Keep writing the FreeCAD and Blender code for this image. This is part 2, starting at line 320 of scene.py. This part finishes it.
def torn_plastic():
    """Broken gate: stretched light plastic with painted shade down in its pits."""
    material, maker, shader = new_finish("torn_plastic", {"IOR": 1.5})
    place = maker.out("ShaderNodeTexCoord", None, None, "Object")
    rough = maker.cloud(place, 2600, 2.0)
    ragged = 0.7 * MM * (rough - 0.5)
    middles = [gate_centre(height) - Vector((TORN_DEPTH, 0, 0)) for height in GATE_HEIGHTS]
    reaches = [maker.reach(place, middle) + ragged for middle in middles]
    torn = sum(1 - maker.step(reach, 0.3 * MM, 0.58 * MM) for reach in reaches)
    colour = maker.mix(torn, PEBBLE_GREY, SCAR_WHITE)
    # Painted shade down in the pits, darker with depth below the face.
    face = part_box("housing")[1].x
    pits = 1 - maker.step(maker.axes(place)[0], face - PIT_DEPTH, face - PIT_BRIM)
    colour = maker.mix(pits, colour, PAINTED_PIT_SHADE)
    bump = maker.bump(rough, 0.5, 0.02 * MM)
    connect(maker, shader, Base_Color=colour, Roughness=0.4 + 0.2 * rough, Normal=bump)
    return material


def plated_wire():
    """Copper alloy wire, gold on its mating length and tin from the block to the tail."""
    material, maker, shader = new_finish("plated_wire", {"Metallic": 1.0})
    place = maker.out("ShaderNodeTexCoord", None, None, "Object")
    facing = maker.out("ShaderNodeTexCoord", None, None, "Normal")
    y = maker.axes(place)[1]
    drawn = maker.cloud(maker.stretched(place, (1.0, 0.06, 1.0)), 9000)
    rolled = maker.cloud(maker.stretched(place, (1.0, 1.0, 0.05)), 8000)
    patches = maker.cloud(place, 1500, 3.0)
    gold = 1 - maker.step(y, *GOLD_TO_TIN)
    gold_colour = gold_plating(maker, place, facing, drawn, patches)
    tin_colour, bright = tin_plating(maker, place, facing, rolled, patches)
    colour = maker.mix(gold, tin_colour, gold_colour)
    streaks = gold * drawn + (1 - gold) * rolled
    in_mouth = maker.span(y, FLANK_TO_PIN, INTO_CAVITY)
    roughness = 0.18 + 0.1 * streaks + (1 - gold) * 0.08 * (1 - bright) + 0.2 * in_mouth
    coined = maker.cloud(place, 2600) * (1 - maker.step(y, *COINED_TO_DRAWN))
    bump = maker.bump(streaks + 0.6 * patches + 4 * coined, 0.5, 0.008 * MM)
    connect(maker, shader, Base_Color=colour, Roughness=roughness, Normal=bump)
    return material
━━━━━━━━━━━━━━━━
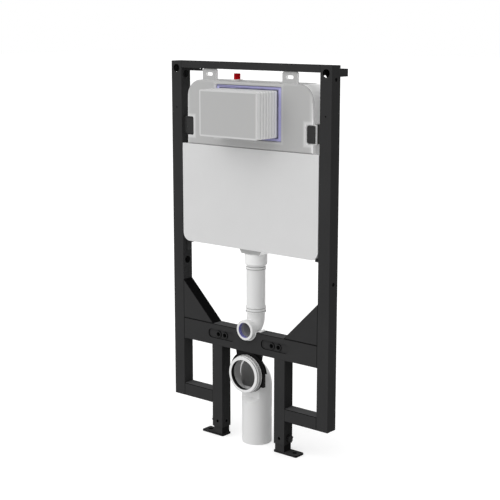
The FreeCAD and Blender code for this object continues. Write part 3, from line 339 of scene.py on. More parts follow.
━━━━━━━━━━━━━━━━
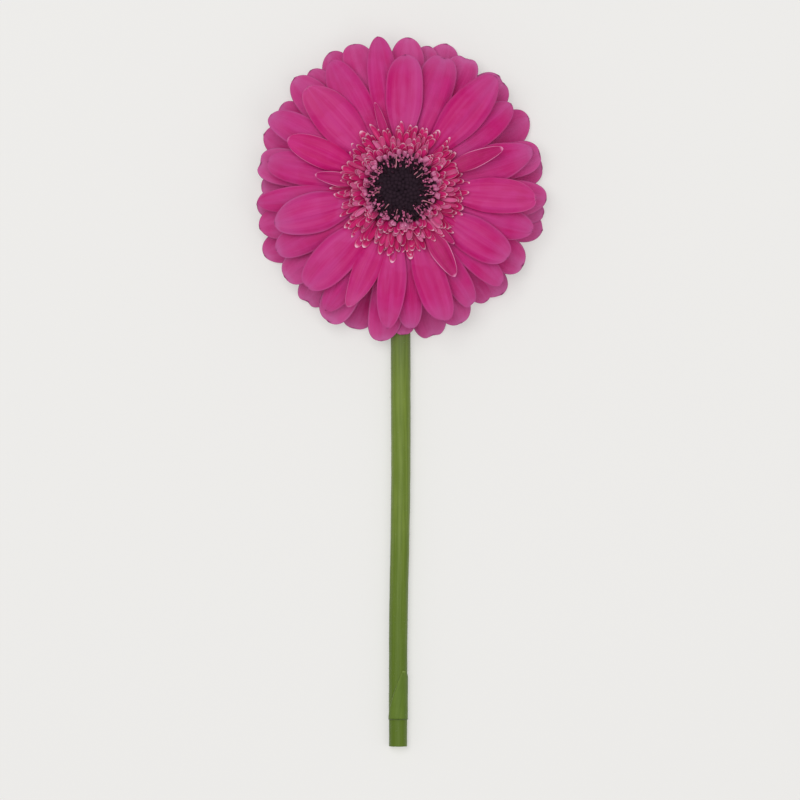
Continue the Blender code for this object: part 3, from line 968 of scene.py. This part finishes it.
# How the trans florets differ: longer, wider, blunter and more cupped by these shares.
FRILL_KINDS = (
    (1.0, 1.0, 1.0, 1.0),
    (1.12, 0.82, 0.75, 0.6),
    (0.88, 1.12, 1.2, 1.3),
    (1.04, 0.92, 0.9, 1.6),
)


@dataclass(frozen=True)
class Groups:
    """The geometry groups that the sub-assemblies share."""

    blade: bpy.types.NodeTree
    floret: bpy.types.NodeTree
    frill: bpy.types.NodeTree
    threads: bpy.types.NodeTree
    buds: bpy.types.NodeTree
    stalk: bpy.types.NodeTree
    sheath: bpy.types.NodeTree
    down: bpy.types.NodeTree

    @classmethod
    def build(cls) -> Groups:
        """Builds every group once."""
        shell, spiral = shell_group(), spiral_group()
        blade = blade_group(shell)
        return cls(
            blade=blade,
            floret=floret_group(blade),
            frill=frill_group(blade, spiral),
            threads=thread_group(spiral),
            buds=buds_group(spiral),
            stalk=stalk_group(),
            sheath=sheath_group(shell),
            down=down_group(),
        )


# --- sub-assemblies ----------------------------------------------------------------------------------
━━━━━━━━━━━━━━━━
— TO DO —
For each line above that contains the word "this", copy that line.

— TASK RESULT —
Keep writing the FreeCAD and Blender code for this image. This is part 2, starting at line 320 of scene.py. This part finishes it.
The FreeCAD and Blender code for this object continues. Write part 3, from line 339 of scene.py on. More parts follow.
Continue the Blender code for this object: part 3, from line 968 of scene.py. This part finishes it.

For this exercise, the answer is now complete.